> [WHAT THIS TASK INVOLVES]:
From the data that follows, copy every line holding the string "object".

> [DATA IN THIS EXERCISE]:
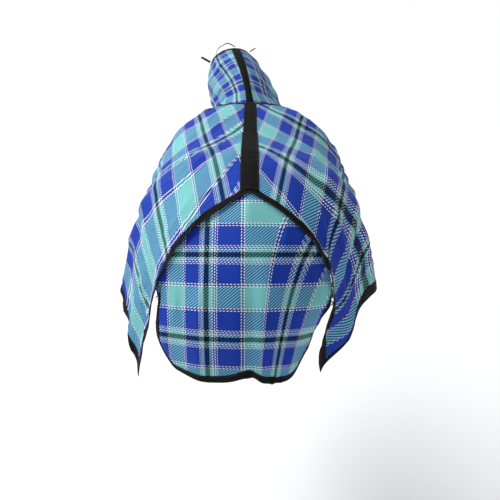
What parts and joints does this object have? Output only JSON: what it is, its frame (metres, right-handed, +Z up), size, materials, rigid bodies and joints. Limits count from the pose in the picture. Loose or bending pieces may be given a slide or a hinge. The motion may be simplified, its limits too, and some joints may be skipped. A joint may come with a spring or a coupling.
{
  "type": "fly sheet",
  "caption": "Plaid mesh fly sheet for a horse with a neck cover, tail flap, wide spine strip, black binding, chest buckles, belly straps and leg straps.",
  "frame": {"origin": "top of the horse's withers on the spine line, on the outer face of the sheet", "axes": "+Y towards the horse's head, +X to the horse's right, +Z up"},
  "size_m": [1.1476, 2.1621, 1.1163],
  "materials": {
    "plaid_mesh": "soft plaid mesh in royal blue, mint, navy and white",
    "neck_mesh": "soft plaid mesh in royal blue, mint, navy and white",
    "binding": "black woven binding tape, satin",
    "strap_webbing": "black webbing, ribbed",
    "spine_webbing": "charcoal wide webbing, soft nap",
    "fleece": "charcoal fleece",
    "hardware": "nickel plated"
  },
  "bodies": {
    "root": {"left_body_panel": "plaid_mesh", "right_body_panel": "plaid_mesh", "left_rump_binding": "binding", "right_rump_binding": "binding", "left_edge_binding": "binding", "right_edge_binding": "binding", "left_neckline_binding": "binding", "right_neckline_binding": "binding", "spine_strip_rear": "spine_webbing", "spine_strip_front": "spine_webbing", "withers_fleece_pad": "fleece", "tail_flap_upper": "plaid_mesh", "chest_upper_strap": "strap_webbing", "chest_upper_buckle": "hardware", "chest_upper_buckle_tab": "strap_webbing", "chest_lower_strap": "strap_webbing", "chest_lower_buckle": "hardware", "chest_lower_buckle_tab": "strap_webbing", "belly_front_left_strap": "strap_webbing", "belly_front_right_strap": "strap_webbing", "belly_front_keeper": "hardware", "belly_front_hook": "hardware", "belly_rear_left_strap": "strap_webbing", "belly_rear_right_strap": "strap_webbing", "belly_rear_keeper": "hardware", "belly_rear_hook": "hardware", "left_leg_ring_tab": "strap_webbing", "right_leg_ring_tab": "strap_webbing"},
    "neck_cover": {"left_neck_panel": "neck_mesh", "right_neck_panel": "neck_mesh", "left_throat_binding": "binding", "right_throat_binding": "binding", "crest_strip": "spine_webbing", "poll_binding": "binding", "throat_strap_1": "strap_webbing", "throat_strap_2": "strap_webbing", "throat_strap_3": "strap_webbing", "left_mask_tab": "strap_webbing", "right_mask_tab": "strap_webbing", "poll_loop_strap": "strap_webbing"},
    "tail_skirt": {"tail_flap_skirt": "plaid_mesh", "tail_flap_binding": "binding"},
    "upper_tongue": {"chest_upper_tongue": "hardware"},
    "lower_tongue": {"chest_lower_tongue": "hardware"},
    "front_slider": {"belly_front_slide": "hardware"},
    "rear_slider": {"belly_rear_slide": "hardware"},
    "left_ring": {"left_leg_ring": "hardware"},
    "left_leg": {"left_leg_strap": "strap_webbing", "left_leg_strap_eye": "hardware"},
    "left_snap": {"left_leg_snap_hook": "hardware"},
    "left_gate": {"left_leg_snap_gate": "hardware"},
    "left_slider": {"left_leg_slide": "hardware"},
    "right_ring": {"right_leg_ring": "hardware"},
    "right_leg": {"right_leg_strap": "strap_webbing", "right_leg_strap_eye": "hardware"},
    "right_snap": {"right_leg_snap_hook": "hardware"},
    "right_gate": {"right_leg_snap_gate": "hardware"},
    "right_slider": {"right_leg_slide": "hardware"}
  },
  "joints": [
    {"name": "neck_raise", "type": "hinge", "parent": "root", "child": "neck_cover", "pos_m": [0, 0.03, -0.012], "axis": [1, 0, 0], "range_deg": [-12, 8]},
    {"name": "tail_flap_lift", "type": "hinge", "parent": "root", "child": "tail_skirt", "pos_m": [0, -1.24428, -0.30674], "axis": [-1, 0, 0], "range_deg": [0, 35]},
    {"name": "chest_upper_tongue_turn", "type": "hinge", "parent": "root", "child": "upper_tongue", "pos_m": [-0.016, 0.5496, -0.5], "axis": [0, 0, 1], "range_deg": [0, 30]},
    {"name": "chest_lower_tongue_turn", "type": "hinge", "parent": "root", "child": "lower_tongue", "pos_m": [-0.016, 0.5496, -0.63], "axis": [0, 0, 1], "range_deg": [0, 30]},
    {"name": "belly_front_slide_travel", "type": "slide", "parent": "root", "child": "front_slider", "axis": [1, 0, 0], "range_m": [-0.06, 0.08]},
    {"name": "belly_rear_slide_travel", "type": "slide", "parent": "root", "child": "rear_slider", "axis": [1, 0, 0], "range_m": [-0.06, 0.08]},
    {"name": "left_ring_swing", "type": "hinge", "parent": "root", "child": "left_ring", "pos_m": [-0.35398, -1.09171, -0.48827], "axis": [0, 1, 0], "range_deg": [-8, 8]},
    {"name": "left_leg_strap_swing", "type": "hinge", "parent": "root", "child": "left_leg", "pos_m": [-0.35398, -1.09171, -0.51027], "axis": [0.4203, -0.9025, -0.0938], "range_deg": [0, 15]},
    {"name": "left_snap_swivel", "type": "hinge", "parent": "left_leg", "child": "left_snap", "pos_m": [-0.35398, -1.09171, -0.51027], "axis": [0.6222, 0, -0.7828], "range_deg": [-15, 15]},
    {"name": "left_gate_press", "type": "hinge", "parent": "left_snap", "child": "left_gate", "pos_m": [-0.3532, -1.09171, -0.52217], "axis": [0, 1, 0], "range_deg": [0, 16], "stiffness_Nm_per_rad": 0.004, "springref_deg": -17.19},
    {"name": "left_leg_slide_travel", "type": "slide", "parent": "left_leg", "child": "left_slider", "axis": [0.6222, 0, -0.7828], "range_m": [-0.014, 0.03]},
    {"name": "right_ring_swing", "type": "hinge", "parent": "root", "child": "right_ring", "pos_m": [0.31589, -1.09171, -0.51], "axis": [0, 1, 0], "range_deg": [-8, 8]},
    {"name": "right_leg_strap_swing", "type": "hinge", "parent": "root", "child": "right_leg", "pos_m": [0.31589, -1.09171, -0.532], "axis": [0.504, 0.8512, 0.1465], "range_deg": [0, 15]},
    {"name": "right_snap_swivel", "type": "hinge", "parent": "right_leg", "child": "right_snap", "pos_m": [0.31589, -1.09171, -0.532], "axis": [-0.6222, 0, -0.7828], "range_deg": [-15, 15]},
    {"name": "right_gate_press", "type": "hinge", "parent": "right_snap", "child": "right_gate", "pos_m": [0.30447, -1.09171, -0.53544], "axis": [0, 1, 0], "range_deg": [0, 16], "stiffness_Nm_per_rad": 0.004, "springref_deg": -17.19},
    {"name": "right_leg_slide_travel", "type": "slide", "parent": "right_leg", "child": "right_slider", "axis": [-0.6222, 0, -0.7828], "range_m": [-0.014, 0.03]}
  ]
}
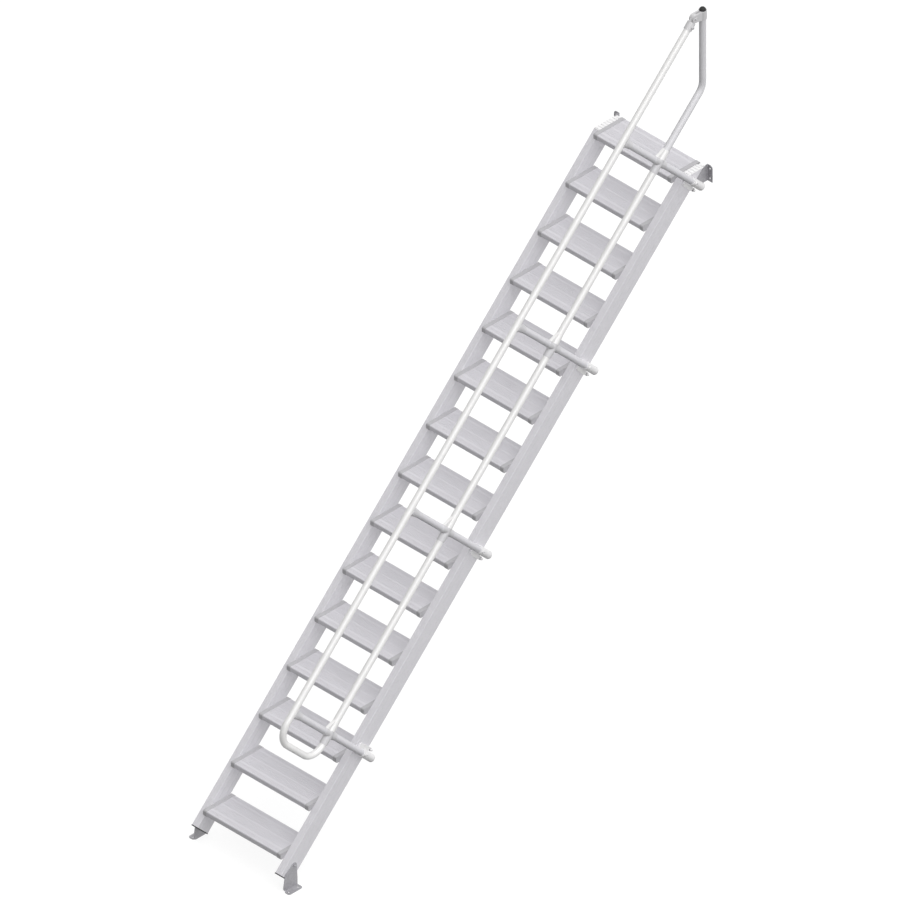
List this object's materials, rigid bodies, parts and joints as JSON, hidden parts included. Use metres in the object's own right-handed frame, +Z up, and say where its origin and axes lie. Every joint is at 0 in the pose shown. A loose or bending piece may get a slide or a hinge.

> [IN RESPONSE]:
What parts and joints does this object have? Output only JSON: what it is, its frame (metres, right-handed, +Z up), size, materials, rigid bodies and joints. Limits count from the pose in the picture. Loose or bending pieces may be given a slide or a hinge. The motion may be simplified, its limits too, and some joints may be skipped. A joint may come with a spring or a coupling.
List this object's materials, rigid bodies, parts and joints as JSON, hidden parts included. Use metres in the object's own right-handed frame, +Z up, and say where its origin and axes lie. Every joint is at 0 in the pose shown. A loose or bending piece may get a slide or a hinge.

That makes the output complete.